No Compromise in Solution Quality: Speeding Up Belief-dependent Continuous POMDPs via Adaptive Multilevel Simplification
Andrey Zhitnikov, Ori Sztyglic, Vadim Indelman
TL;DR
This paper presents a complete provable theory of adaptive multilevel simplification for the setting of a given externally constructed belief tree and MCTS that constructs the belief tree on the fly using an exploration technique.
Abstract
Continuous POMDPs with general belief-dependent rewards are notoriously difficult to solve online. In this paper, we present a complete provable theory of adaptive multilevel simplification for the setting of a given externally constructed belief tree and MCTS that constructs the belief tree on the fly using an exploration technique. Our theory allows to accelerate POMDP planning with belief-dependent rewards without any sacrifice in the quality of the obtained solution. We rigorously prove each theoretical claim in the proposed unified theory.
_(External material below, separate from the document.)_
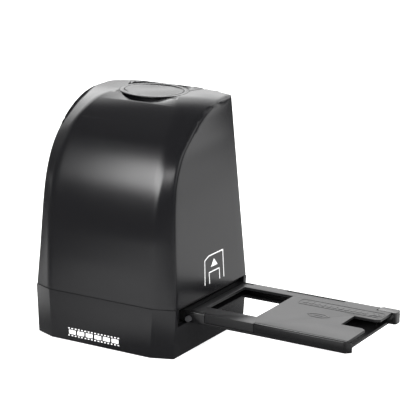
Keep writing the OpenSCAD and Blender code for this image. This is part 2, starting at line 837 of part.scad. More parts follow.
module light_board() {
    color("#2f6b45") translate([0, axis_y, floor_top])
        plate(light_in[0] - 2 * seat_gap, light_in[1] - 2 * seat_gap, board_t, 1);
}

module light_leds() {
    color("#f4efd8") for (x = [-1:1], y = [-1:1])
        translate([x * light_in[0] / 3.4, axis_y + y * light_in[1] / 3.4, floor_top + board_t])
            block(led_size[0], led_size[1], led_size[2]);
}

module diffuser() {
    color("#f2f2ee") translate([0, axis_y, light_top])
        plate(light_in[0] + light_wall, light_in[1] + light_wall, glide_t - 0.3, 1);
}

// ---- Camera ----

// A four-sided funnel over the film, with its skin moved inwards by t
module funnel(t, low, high) {
    intersection() {
        along_y(FAR) taper(hood_base[0] - t, low, hood_top - t, high);
        translate([0, axis_y, 0]) along_x(FAR) taper(hood_base[1] - t, low, hood_top - t, high);
    }
}
module taper(foot, low, top, high) { polygon([[-foot, low], [foot, low], [top, high], [-top, high]]); }

module lens_hood() {
    color("#1c1c1e") difference() {
        union() {
            intersection() {
                span(frame_x, [fence_y, tray_back], [gate_z, gate_z + glide_t]);
                base(wall + wall_gap, gate_z, FAR);
            }
            funnel(0, gate_z, hood_z + glide_t / 2);
            translate([0, axis_y, hood_z]) plate(hood_plate, hood_plate, glide_t, hood_r);
            at_pillars() translate([0, 0, hood_z]) cylinder(r = stand_r, h = camera_z - hood_z);
        }
        funnel(hood_t, gate_z - 1, hood_z);
        translate([0, axis_y, hood_z - 1]) cylinder(r = barrel_r + 5 * seat_gap, h = glide_t + 2);
        at_pillars() translate([0, 0, camera_z - small_screw_l - 1])
            cylinder(r = board_screw_r + pin_clearance, h = small_screw_l + 2);
        post_clearance();
        at_hood_screws() translate([0, 0, gate_z - 1])
            cylinder(r = board_screw_r + seat_gap, h = glide_t + 2);
    }
}

module hood_screws() {
    color("silver") at_hood_screws() translate([0, 0, gate_z + glide_t])
        rotate([180, 0, 0]) screw(board_screw_r, small_screw_l);
}

module lens_barrel() {
    color("#26262a") translate([0, axis_y, barrel_z]) difference() {
        cylinder(r = barrel_r, h = barrel_l);
        translate([0, 0, -1]) cylinder(r = barrel_r - barrel_wall - barrel_lip, h = FAR);
        translate([0, 0, barrel_lip]) cylinder(r = barrel_r - barrel_wall, h = FAR);
    }
}

// A biconvex lens with its middle at the origin
module lens(r, bend_r, t) {
    intersection() {
        cylinder(r = r, h = 2 * t, center = true);
        translate([0, 0, t / 2 - bend_r]) sphere(bend_r);
        translate([0, 0, bend_r - t / 2]) sphere(bend_r);
    }
}
module seated_lens(i) {
    color("lightblue") translate([0, axis_y, barrel_z + lens_seats[i]])
        lens(barrel_r - barrel_wall - pin_clearance, lens_bends[i], lens_depths[i]);
}

module front_lens() { seated_lens(0); }
module rear_lens() { seated_lens(1); }

module lens_mount() {
    barrel_top = barrel_z + barrel_l + glide_gap;
    color("#1e1e20") difference() {
        translate([-mount_w / 2, axis_y - mount_w / 2, mount_z]) cube([mount_w, mount_w, camera_z - mount_z]);
        translate([0, axis_y, mount_z - 1])
            cylinder(r = barrel_r + pin_clearance, h = barrel_top - mount_z + 1);
        translate([0, axis_y, mount_z]) cylinder(r = eye_r, h = FAR);
        translate([0, axis_y, filter_z])
            block(filter_size[0] + 2 * seat_gap, filter_size[1] + 2 * seat_gap, FAR);
    }
}

module infrared_filter() {
    color("#8fb0a8") translate([0, axis_y, filter_z]) block(filter_size[0], filter_size[1], filter_size[2]);
}

module image_sensor() {
    color("#3c3c44") translate([0, axis_y, camera_z - sensor_size[2]])
        block(sensor_size[0], sensor_size[1], sensor_size[2]);
}

module sensor_board() {
    color("#2f6b45") difference() {
        translate([0, axis_y, camera_z]) plate(sensor_board_size, sensor_board_size, board_t, board_r);
        at_pillars() translate([0, 0, camera_z - 1]) cylinder(r = board_screw_r + seat_gap, h = board_t + 2);
    }
}

module sensor_screws() {
    color("silver") at_pillars() translate([0, 0, camera_z + board_t])
        rotate([180, 0, 0]) screw(board_screw_r, small_screw_l);
}

// ---- Main board ----

module main_board() {
    color("#2f6b45") difference() {
        translate([0, main_back, main_z + main_size[1] / 2]) rotate([90, 0, 0])
            plate(main_size[0], main_size[1], board_t, board_r);
        at_main_posts() translate([0, 0, -board_t - 1])
            cylinder(r = board_screw_r + seat_gap, h = board_t + 2);
    }
}

module chip(place, size) { translate([place[0], main_back, place[1]]) cube(size); }
module main_chip() { color("#202022") chip(chip_at, chip_size); }
module memory_chip() { color("#202022") chip(memory_at, memory_size); }

module board_capacitors() {
    color("#2b3a55") for (i = [0:2]) translate([capacitor_x, main_y, capacitor_z + i * capacitor_pitch])
        rotate([90, 0, 0]) cylinder(r = capacitor_r, h = capacitor_l);
}

module board_screws() {
    color("silver") at_main_posts() translate([0, 0, -board_t])
        screw(board_screw_r, board_t + small_screw_l / 2);
}

module usb_socket() {
    color("#c8c8c4") translate([0, main_back + usb_size[2] / 2, usb_z]) difference() {
        cube([usb_size[0], usb_size[2], usb_size[1]], center = true);
        translate([0, usb_back_wall, 0])
            cube([usb_size[0] - 2 * usb_wall, usb_size[2], usb_size[1] - 2 * usb_wall], center = true);
    }
}

module usb_tongue() {
    color("#202022") translate([0, main_back + usb_back_wall + tongue_size[1] / 2, usb_z])
        cube(tongue_size, center = true);
}

upper_shell();
base_shell();
rubber_pad();
case_screws();
button_trim();
button_cap();
button_spring();
button_switch();
switch_plunger();
button_board();
button_screws();
tray_frame();
tray_cover();
hinge_pin();
stop_pin();
guide_frame();
rail_spring_inner();
rail_spring_outer();
light_box();
light_board();
light_leds();
diffuser();
lens_hood();
hood_screws();
lens_barrel();
front_lens();
rear_lens();
lens_mount();
infrared_filter();
image_sensor();
sensor_board();
sensor_screws();
main_board();
main_chip();
memory_chip();
board_capacitors();
board_screws();
usb_socket();
usb_tongue();
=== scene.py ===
# %% [markdown]
# # A desktop film scanner, dressed in Blender
#
# The scanner is a curved black tower on a base, with a button in its top and a film tray drawn out of
# its side. Its exact solids come from the CAD model, which is loaded as a fixed frame: every piece added
# here lies in that frame, in metres, with +Z up. This file adds what the solids lack: a smooth skin, rounded
# moulding edges, printed signs, raised marks, finishes, lamps and a camera.

# %% Load the frame
import json
import math

import bmesh
import bpy
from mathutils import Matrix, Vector
from mathutils.bvhtree import BVHTree
from mathutils.geometry import barycentric_transform


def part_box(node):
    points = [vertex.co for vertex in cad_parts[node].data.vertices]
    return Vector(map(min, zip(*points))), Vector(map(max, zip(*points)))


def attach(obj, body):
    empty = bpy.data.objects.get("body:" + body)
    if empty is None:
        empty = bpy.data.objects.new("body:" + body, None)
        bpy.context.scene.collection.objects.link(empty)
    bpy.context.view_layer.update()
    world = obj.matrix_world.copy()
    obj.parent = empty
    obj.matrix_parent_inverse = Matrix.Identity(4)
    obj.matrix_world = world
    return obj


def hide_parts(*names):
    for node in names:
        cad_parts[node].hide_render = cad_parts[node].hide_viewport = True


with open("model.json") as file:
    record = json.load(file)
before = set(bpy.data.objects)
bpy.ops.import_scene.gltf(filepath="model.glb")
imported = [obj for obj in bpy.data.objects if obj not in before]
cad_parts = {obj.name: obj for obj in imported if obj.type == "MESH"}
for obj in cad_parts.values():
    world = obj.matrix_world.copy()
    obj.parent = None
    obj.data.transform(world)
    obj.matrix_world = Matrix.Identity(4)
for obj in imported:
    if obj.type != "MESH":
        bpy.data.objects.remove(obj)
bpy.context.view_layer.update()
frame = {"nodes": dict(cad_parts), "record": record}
MM = 0.001
print("nodes in the frame:", len(frame["nodes"]))

# %% [markdown]
# ## Camera
#
# A long lens far away keeps upright edges nearly parallel, which is how such products are shown. The
# camera is turned a third of a right angle towards the tray side, and looks down on the scanner a little.

# %% Camera
CAMERA_AT = Vector((0.4810, -0.7172, 0.3043))
CAMERA_TURN = math.radians(31.38)
CAMERA_DIP = math.radians(15.32)
LENS_MM, SENSOR_MM = 142.8, 36
CLIP_FROM, CLIP_TO = 0.05, 20


def linked(name, data):
    """A new object in the scene, around a mesh, a lamp or a camera."""
    thing = bpy.data.objects.new(name, data)
    bpy.context.scene.collection.objects.link(thing)
    return thing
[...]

Using the general theoretical results, we present three algorithms to accelerate continuous POMDP online planning with belief-dependent rewards. Our two algorithms, SITH-BSP and LAZY-SITH-BSP, can be utilized on top of any method that constructs a belief tree externally. The third algorithm, SITH-PFT, is an anytime MCTS method that permits to plug-in any exploration technique. All our methods are guaranteed to return exactly the same optimal action as their unsimplified equivalents. We replace the costly computation of information-theoretic rewards with novel adaptive upper and lower bounds which we derive in this paper, and are of independent interest. We show that they are easy to calculate and can be tightened by the demand of our algorithms. Our approach is general; namely, any bounds that monotonically converge to the reward can be utilized to achieve significant speedup without any loss in performance. Our theory and algorithms support the challenging setting of continuous states, actions, and observations. The beliefs can be parametric or general and represented by weighted particles. We demonstrate in simulation a significant speedup in planning compared to baseline approaches with guaranteed identical performance.